Federal Education Funding Proposals
By J.D. LaRock
August 4, 2003
With the August Congressional recess looming, federal lawmakers appear far from coming to agreement on key pieces of education legislation, including the FY 2004 Labor, Health and Human Services, and Education appropriations bill. While Republican members of Congress contend their proposals are sufficient to implement important laws like the No Child Left Behind Act, some Democrats and education groups believe the funding levels are too spare.
On July 10, the full House of Representatives approved H.R. 2660, its version of the appropriations bill, by a vote of 215 to 208. It provides for a $3.3 billion program-level increase over the FY 2003 Labor-HHS-Education bill an increase of about 2 percent.
In the Senate, action on S. 1356, the corresponding version of the education appropriations bill, has been slow. On June 26, the Senate Appropriations Committee approved that bill, but it does not appear that the full Senate will take up the measure until September. In its current form, the Senate bill provides less funding than the House bill, including for programs that support special education students, early-grade reading, anti-drug and school safety initiatives, teacher training, and smaller learning communities.
Among the highlights in the House education spending bill:
- Overall funding for the Department of Education is increased by $2.3 billion.
- Title I of the No Child Left Behind Act, which provides funds to schools that serve needy and disadvantaged students, is increased to $12.35 billion overall. This amount is $666 million more than the FY 2003 level, but it falls far short of the $18.5 billion Congress authorized for the program.
- Special education grants under the Individuals with Disabilities Education Act (IDEA) are increased by $1 billion for FY 2004, as called for in President Bush's budget request. According to House leaders, this level of funding for IDEA is three times higher than in 1995. Again, however, the amount falls drastically short of the funds Congress has authorized for special education in the past.

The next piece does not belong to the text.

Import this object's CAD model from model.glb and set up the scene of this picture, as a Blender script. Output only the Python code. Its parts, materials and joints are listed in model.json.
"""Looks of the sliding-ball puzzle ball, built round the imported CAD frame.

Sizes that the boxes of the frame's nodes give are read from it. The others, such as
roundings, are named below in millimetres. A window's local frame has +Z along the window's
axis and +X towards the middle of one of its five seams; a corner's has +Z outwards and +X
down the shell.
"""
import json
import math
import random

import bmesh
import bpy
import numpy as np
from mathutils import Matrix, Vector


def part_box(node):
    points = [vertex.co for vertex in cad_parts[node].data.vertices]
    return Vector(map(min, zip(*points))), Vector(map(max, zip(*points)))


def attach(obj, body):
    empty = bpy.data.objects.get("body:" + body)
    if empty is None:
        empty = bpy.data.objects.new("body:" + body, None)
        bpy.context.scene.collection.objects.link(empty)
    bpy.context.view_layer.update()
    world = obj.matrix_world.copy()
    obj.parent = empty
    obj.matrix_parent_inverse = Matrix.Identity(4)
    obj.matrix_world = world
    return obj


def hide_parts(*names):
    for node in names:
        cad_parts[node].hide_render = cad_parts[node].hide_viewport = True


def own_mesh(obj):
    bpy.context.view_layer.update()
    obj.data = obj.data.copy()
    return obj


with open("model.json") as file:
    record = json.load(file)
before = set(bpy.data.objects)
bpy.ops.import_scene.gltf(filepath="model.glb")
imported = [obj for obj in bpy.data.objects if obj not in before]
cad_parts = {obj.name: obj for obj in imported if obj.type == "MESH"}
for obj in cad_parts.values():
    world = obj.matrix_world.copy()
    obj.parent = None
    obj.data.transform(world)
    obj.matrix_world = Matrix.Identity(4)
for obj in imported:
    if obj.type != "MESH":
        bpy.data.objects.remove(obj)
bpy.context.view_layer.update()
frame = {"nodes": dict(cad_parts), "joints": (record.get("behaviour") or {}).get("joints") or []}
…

- Reading First and Early Reading First, two grant programs under the No Child Left Behind Act, are increased by $1.15 billion. These programs provide funding for reading programs rooted in "scientifically-based research," and are aimed at helping children read by the time they reach the third grade.
- The Pell Grant program, which gives college students tuition support, is funded at $12.25 billion. This amount is significantly less than the amount requested in the President's budget proposal, which called for $12.7 billion in funding. The Higher Education Act, which authorizes the Pell Grants, is up for renewal this year, further complicating the outlook for this program. According to Congressional sources, one proposal currently under consideration would limit the awarding of Pell Grants only to students in their freshman and sophomore years in college.
- Funding for 21st Century Community Learning Centers program, the main federal program supporting after-school programs, is maintained at $1 billion. Earlier this year, after-school program supporters unleashed a firestorm of criticism against the Bush administration, which had proposed slashing the popular program's funding by 40 percent.
In June 2003, the U.S. Conference of Mayors- Education Standing Committee approved two resolutions concerning education funding: one calling for the No Child Left Behind Act to be fully funded at the levels authorized by Congress; and another supporting $1 billion in funding this year for the 21st Century Community Learning Centers program. In the past, USCM has also adopted resolutions calling on the federal government to cover up to 40 percent of cost of special education programs under IDEA.